* [Instruction]: Look below for the line containing "globe_foot = globe_out * wall_radius" and the line containing "nodes[node].hide_render = nodes[node].hide_viewport"; repeat exactly those two lines and all lines between them, and nothing else.

* [Listed records]:
* Begin *

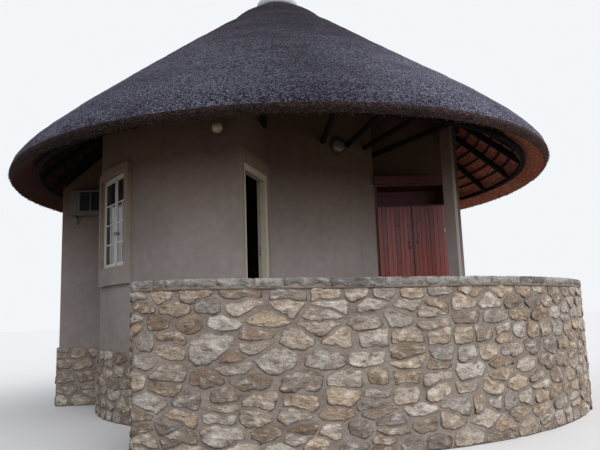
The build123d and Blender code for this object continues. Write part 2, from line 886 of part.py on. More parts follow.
# Hinges: barrels beside the cupboard doors and the entry door, each on its plate
barrel_radius = hinge_offset - seat_gap
with BuildPart() as hinges:
    for hinge_x, direction in ((hinge_left_x, 1), (hinge_right_x, -1)):
        barrel_x = hinge_x - direction * hinge_offset
        barrel_y = door_back_y - cupboard_door_thickness / 2
        for level in (cupboard_bottom + cupboard_hinge_low, cupboard_top - cupboard_hinge_high):
            with BuildSketch(Plane.XY.offset(level)):
                with Locations((barrel_x, barrel_y)):
                    Circle(barrel_radius)
                with Locations((barrel_x - direction * cupboard_plate_offset, cupboard_front_y)):
                    Rectangle(
                        cupboard_plate_width, cupboard_front_y - barrel_y, align=(Align.CENTER, Align.MAX)
                    )
            extrude(amount=cupboard_hinge_length)
    for level in (hinge_inset, leaf_height - hinge_inset - hinge_length):
        with BuildSketch(upright(hinge, door_way).offset(floor_level + level)):
            with Locations((-leaf_clearance / 2, hinge_offset)):
                Circle(barrel_radius)
            with Locations((-leaf_clearance, 0)):
                Rectangle(hinge_plate, hinge_offset, align=(Align.MAX, Align.MIN))
        extrude(amount=hinge_length)
save(hinges, "hinges")

# Lamps
lamp_point = door_wall_end + back_way * lamp_along
lamp_plane = Plane(
    origin=(lamp_point.X, lamp_point.Y, lamp_height),
    x_dir=(back_way.X, back_way.Y, 0),
    z_dir=(back_out.X, back_out.Y, 0),
)
with BuildPart() as porch_lamp:
    with BuildSketch(lamp_plane):
        Circle(lamp_diameter / 2)
    extrude(amount=lamp_depth)
    with BuildSketch(lamp_plane.offset(lamp_depth)):
        Circle(lamp_diameter / 2 - lamp_rim)
    extrude(amount=lamp_depth, taper=lamp_taper)
save(porch_lamp, "porch_lamp")

# Globe lamp, drawn as half its outline and turned about the line that leaves the wall
globe_out = place(1, globe_bearing)
globe_foot = globe_out * wall_radius
globe_plane = Plane(
    origin=(globe_foot.X, globe_foot.Y, globe_height), x_dir=(globe_out.X, globe_out.Y, 0), z_dir=(0, 0, 1)
)
globe_radius = globe_diameter / 2
globe_centre = globe_base_depth + globe_radius
globe_start = degrees(acos(globe_base_radius / globe_radius))
with BuildPart() as globe_lamp:
    with BuildSketch(globe_plane):
        with BuildLine():
            turns = [radians((90 + globe_start) * (1 - i / globe_steps)) for i in range(globe_steps + 1)]
            rim = [(globe_centre + globe_radius * cos(turn), globe_radius * sin(turn)) for turn in turns]
            Polyline((0, 0), (0, globe_base_radius), *rim, close=True)
        make_face()
    revolve(axis=Axis(origin=globe_plane.origin, direction=globe_plane.x_dir))
save(globe_lamp, "globe_lamp")
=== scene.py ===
import math
import random

import bmesh
import bpy
from mathutils import Matrix, Vector, noise


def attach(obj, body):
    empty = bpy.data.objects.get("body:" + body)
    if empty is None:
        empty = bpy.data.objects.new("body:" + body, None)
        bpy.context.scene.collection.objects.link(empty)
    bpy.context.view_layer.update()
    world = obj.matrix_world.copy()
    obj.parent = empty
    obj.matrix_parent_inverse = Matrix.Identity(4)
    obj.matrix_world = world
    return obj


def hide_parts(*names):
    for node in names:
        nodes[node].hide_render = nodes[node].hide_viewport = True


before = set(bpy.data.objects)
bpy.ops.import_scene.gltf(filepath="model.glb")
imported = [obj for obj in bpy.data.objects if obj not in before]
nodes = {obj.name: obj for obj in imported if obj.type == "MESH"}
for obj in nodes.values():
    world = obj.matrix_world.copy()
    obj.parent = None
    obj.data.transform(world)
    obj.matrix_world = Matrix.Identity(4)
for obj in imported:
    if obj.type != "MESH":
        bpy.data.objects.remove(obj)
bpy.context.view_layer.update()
print("frame loaded,", len(nodes), "nodes")

# plan and levels of the hut, in metres; bearings are degrees round the roof's axis, 0 towards the porch
hut = {
    "wallRadius": 3.1,
    "bayRadius": 3.91,
    "bayStart": -150.45,
    "bayEnd": -89.55,
    "plasterBase": 0.97,
    "porchLevel": 1.135,
    "floorLevel": 1.285,
    "pitch": math.radians(40.4),
    "eaveRadius": 4.5,
    "eaveHeight": 3.61,
    "thatch": 0.177,
    "doorAxis": (-0.662492, -2.815975),
    "doorCorner": -11.0,
    "doorWall": 1.14,
    "doorHeading": 17.8,
    "doorOpen": 68.0,
    "backTurn": 31.2,
    "recessFront": -0.4,
}
seam = 0.004  # clearance between pieces that meet


def place(radius, bearing, height=0.0):
    angle = math.radians(bearing)
    return Vector((radius * math.sin(angle), -radius * math.cos(angle), height))


def heading(angle):
    return Vector((math.sin(math.radians(angle)), math.cos(math.radians(angle)), 0))


def fromColumns(x, y, z, origin):
    matrix = Matrix.Identity(4)
    for column, vector in enumerate((x, y, z, origin)):
        for row in range(3):
            matrix[row][column] = vector[row]
    return matrix


def upright(origin, along, height=0.0):
    # X along a plan direction, Y square to it, Z up
    across = Vector((-along.y, along.x, 0))
    return fromColumns(along, across, Vector((0, 0, 1)), Vector((origin.x, origin.y, height)))


def facing(origin, along, outward, height):
    # X along a wall, Y up, Z out of it
    return fromColumns(along, Vector((0, 0, 1)), outward, Vector((origin.x, origin.y, height)))


def porchLines():
    # plan corner between the doorway wall and the back wall, the back wall's direction and its outward normal
    corner = place(hut["wallRadius"], hut["doorCorner"]) + heading(hut["doorHeading"]) * hut["doorWall"]
    along = heading(90 - hut["backTurn"])
    return corner, along, Vector((along.y, -along.x, 0))


def undersideHeight(radius):
    foot = hut["eaveRadius"] - hut["thatch"] * math.sin(hut["pitch"])
    level = hut["eaveHeight"] - hut["thatch"] * math.cos(hut["pitch"])
    return level + (foot - radius) * math.tan(hut["pitch"])


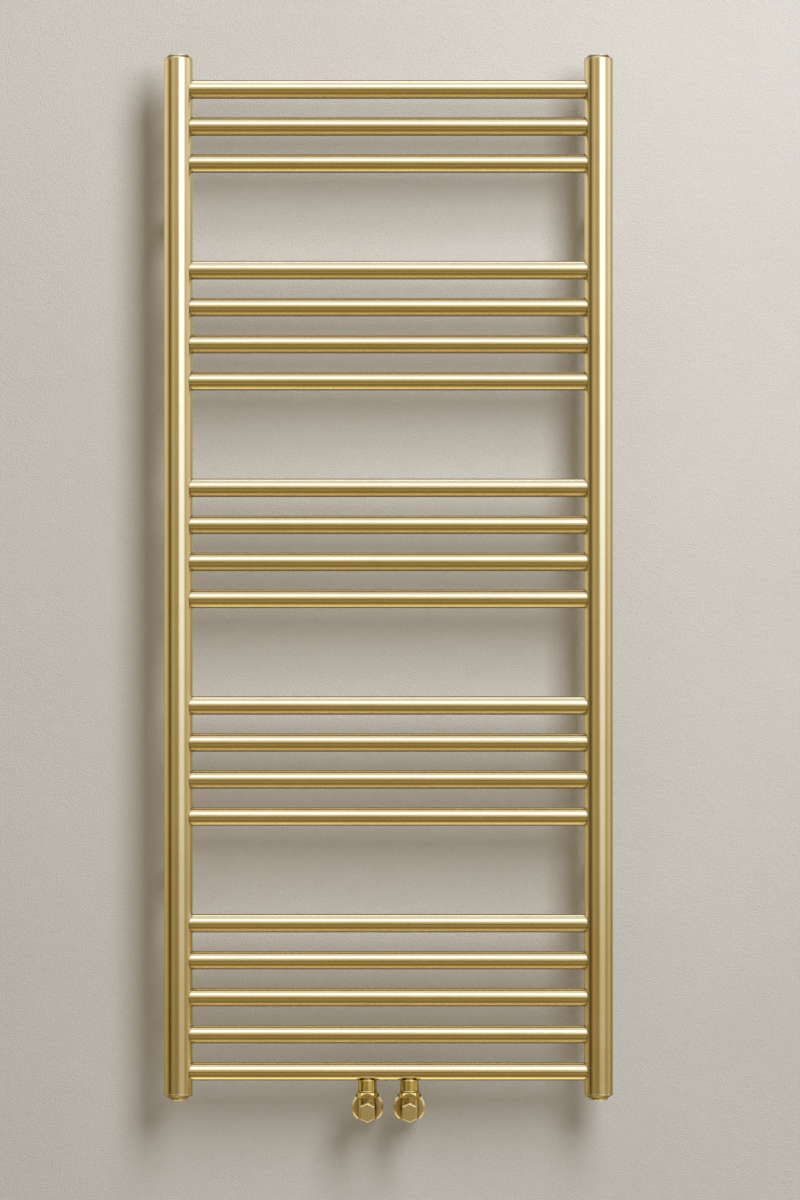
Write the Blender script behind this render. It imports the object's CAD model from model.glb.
import math

import bpy
from mathutils import Matrix, Vector


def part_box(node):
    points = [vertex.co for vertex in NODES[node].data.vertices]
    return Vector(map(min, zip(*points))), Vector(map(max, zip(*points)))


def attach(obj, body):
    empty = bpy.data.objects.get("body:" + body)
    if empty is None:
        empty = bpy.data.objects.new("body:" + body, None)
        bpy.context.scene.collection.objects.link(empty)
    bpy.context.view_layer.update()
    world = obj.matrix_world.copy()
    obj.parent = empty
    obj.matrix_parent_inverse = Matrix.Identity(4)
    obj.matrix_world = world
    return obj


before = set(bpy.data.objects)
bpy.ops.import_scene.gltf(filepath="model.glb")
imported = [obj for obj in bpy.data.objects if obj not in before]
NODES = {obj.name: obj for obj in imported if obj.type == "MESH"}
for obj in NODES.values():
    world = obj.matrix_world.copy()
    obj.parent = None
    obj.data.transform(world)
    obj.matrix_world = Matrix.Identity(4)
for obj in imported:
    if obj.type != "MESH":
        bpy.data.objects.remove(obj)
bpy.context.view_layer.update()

# Brushed-brass ladder towel rail on a plain wall. Metres, in the frame of the CAD model:
# the wall is y = 0, the front faces -Y, and +Z is up.
MM = 0.001


def centre(node):
    low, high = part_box(node)
    return (Vector(low) + Vector(high)) / 2


def extent(node, axis):
    low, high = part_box(node)
    return high[axis] - low[axis]


POST = {side: centre(f"{side}_post") for side in ("left", "right")}
POST_R = extent("left_post", 0) / 2
RUNGS = sorted(n for n in NODES if n.startswith("rung_"))
RUNG_R = extent("rung_10", 2) / 2
RAIL_Y = POST["left"].y
VALVE = {side: centre(f"{side}_head") for side in ("flow", "return")}


# ---------------------------------------------------------------- materials

class Graph:
    """A node material with a Principled shader, and short calls to wire it."""

    def __init__(self, name):
        self.material = bpy.data.materials.new(name)
        self.material.use_nodes = True
        self.tree = self.material.node_tree
        self.shader = next(n for n in self.tree.nodes if n.type == "BSDF_PRINCIPLED")

    def node(self, kind, inputs=(), **settings):
        made = self.tree.nodes.new(kind)
        for key, value in settings.items():
            setattr(made, key, value)
        for key, value in dict(inputs).items():
            if isinstance(value, bpy.types.NodeSocket):
                self.tree.links.new(value, made.inputs[key])
            else:
                made.inputs[key].default_value = value
        return made

    def coordinates(self):
        return self.node("ShaderNodeTexCoord").outputs["Object"]

    def scaled(self, vector, scale):
        return self.node("ShaderNodeMapping", {"Vector": vector, "Scale": scale}).outputs[0]

    def noise(self, vector, scale, detail=3.0, rough=0.55):
        made = self.node(
            "ShaderNodeTexNoise",
            {"Vector": vector, "Scale": scale, "Detail": detail, "Roughness": rough},
        )
        return made.outputs["Fac"]

    def math(self, operation, a, b=0.0, c=0.0):
        return self.node("ShaderNodeMath", {0: a, 1: b, 2: c}, operation=operation).outputs[0]

    def spread(self, value, low, high):
        """Maps the middle of a noise's range to low..high."""
        made = self.node(
            "ShaderNodeMapRange",
            {"Value": value, "From Min": 0.3, "From Max": 0.7, "To Min": low, "To Max": high},
        )
        return made.outputs[0]

    def mix(self, factor, a, b):
        made = self.node(
            "ShaderNodeMix", {0: factor, 6: a, 7: b}, data_type="RGBA", clamp_factor=True
        )
        return made.outputs[2]

    def bevelled(self, radius):
        """The surface's normal rounded over its edges, and a mask that is 1 on the edges."""
        soft = self.node("ShaderNodeBevel", {"Radius": radius}, samples=6).outputs[0]
        plain = self.node("ShaderNodeNewGeometry").outputs["Normal"]
        dot = self.node(
            "ShaderNodeVectorMath", {0: soft, 1: plain}, operation="DOT_PRODUCT"
        ).outputs["Value"]
        mask = self.node(
            "ShaderNodeMapRange", {"Value": dot, "From Min": 0.995, "From Max": 0.90}
        ).outputs[0]
        return soft, mask

    def crevices(self, reach, deepest):
        """0 on open surfaces, rising to 1 where only the share deepest of the surroundings
        within reach is open, as in narrow gaps and inside corners."""
        open_sky = self.node(
            "ShaderNodeAmbientOcclusion", {"Distance": reach}, samples=4
        ).outputs["AO"]
        made = self.node(
            "ShaderNodeMapRange", {"Value": open_sky, "From Min": 0.92, "From Max": deepest}
        )
        return made.outputs[0]

    def bump(self, height, strength, distance, normal=None):
        inputs = {"Height": height, "Strength": strength, "Distance": distance}
        if normal is not None:
            inputs["Normal"] = normal
        return self.node("ShaderNodeBump", inputs).outputs[0]

    def plug(self, **inputs):
        for key, value in inputs.items():
            socket = self.shader.inputs[key.replace("_", " ")]
            if isinstance(value, bpy.types.NodeSocket):
                self.tree.links.new(value, socket)
            else:
                socket.default_value = value


def shade(colour, factor=1.0):
    return tuple(min(1.0, c * factor) for c in colour) + (1.0,)


TARNISH = (0.16, 0.085, 0.025, 1.0)
DULLEST = 0.8  # share of tarnish where a cloth doesn't reach
WORN_GREY, WORN_SHARE = 0.9, 0.45  # a worn edge is this much nearer to this grey
GRAIN_DEPTH = 0.04 * MM
# Sizes of the metal's variations, as noise scales per metre
CLOUDS, WEAR_MARKS, SPECKS = 11.0, 240.0, 900.0


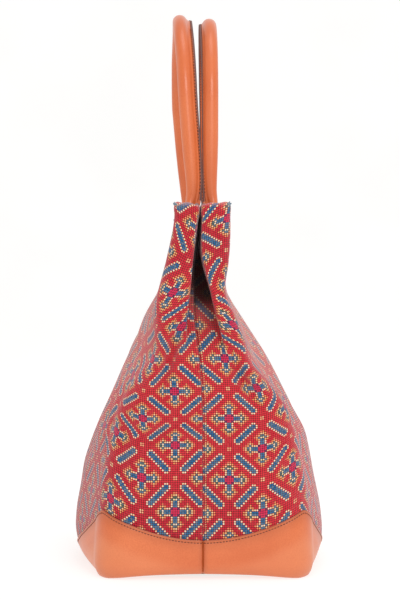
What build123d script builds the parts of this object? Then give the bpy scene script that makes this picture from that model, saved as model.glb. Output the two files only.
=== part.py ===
from build123d import *
from math import cos, dist, radians, sin, sqrt
import os

# Needlepoint tote bag: two stitched canvas halves on a leather base, two rolled leather handles.
# Millimetres. X runs along the bag, Y through its depth (-Y is the front) and Z up.
# Every layer of the bag is a skin: a smooth shape that lies a given depth inside the outer face.

# Bag body, at the outer face of the leather
half_length = 170.0
rim_height = 324.0
bulge_half_depth = 118.0
corner_half_depth = 98.0
ridge_half_depth = 26.0
pleat_depth = 50.0
pleat_half_gap = 0.8
pleat_mouth_half_gap = 3.5
corner_share = 0.3

# Rounded edge under the bag
floor_round_width = 21.0
floor_round_height = 30.0

# Layers
leather = 1.6
canvas = 1.8
lining = 0.7
board = 2.0
seam_gap = 0.3
hem = 4.0
hem_depth = 15.0
mouth_half_gap = 0.4

# Scalloped edge of the leather base
edge_at_end_seam = 33.0
edge_at_corner = 57.0
edge_at_side = 15.0
scallop_power = 1.9
lap = 12.0

# Handles
leg_spacing = 150.0
front_handle_height = 504.0
back_handle_height = 500.5
front_lean = 2.4
back_lean = -1.1
roll_radius = 6.75
roll_leather = 1.85
roll_play = 0.1
fin_width = 4.0
fin_thick = 3.2
tongue_length = 18.0
tongue_width = 20.0
tongue_thick = 7.0

# Sewn handle tabs
tab_width = 34.0
tab_height = 56.0
tab_thick = 2.6
tab_corner_radius = 14.0
tab_below_rim = 8.0
hinge_gap = 0.6

# Magnetic snap and pocket
snap_below_rim = 25.0
snap_radius = 9.0
snap_nose_radius = 3.5
snap_nose = 1.4
snap_play = 0.1
pocket_width = 170.0
pocket_top = 238.0
pocket_bottom = 118.0
pocket_thick = 0.9

canvas_depth = leather + seam_gap
canvas_inner = canvas_depth + canvas
lining_depth = canvas_inner + seam_gap
lining_inner = lining_depth + lining
hem_inner = canvas_depth + hem
mouth_half_depth = hem_inner + mouth_half_gap
core_radius = roll_radius - roll_leather
far = 400.0

# How the bag changes with height: share of the rim height, then the shares by which the middle
# of a side, the ridge at its end and the tucked pleat have come from their value at the mouth.
stations = [
    (0.093, 1.000, 1.000, 0.00),
    (0.176, 0.987, 1.000, 0.00),
    (0.278, 0.925, 0.880, 0.00),
    (0.383, 0.825, 0.735, 0.00),
    (0.488, 0.685, 0.535, 0.00),
    (0.586, 0.555, 0.305, 0.00),
    (0.654, 0.445, 0.180, 0.06),
    (0.735, 0.305, 0.110, 0.35),
    (0.809, 0.191, 0.070, 0.62),
    (0.870, 0.079, 0.040, 0.80),
    (0.923, 0.007, 0.020, 0.90),
    (1.000, 0.000, 0.000, 1.00),
]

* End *

* [Written solution]:
globe_foot = globe_out * wall_radius
globe_plane = Plane(
    origin=(globe_foot.X, globe_foot.Y, globe_height), x_dir=(globe_out.X, globe_out.Y, 0), z_dir=(0, 0, 1)
)
globe_radius = globe_diameter / 2
globe_centre = globe_base_depth + globe_radius
globe_start = degrees(acos(globe_base_radius / globe_radius))
with BuildPart() as globe_lamp:
    with BuildSketch(globe_plane):
        with BuildLine():
            turns = [radians((90 + globe_start) * (1 - i / globe_steps)) for i in range(globe_steps + 1)]
            rim = [(globe_centre + globe_radius * cos(turn), globe_radius * sin(turn)) for turn in turns]
            Polyline((0, 0), (0, globe_base_radius), *rim, close=True)
        make_face()
    revolve(axis=Axis(origin=globe_plane.origin, direction=globe_plane.x_dir))
save(globe_lamp, "globe_lamp")
=== scene.py ===
import math
import random

import bmesh
import bpy
from mathutils import Matrix, Vector, noise


def attach(obj, body):
    empty = bpy.data.objects.get("body:" + body)
    if empty is None:
        empty = bpy.data.objects.new("body:" + body, None)
        bpy.context.scene.collection.objects.link(empty)
    bpy.context.view_layer.update()
    world = obj.matrix_world.copy()
    obj.parent = empty
    obj.matrix_parent_inverse = Matrix.Identity(4)
    obj.matrix_world = world
    return obj


def hide_parts(*names):
    for node in names:
        nodes[node].hide_render = nodes[node].hide_viewport = True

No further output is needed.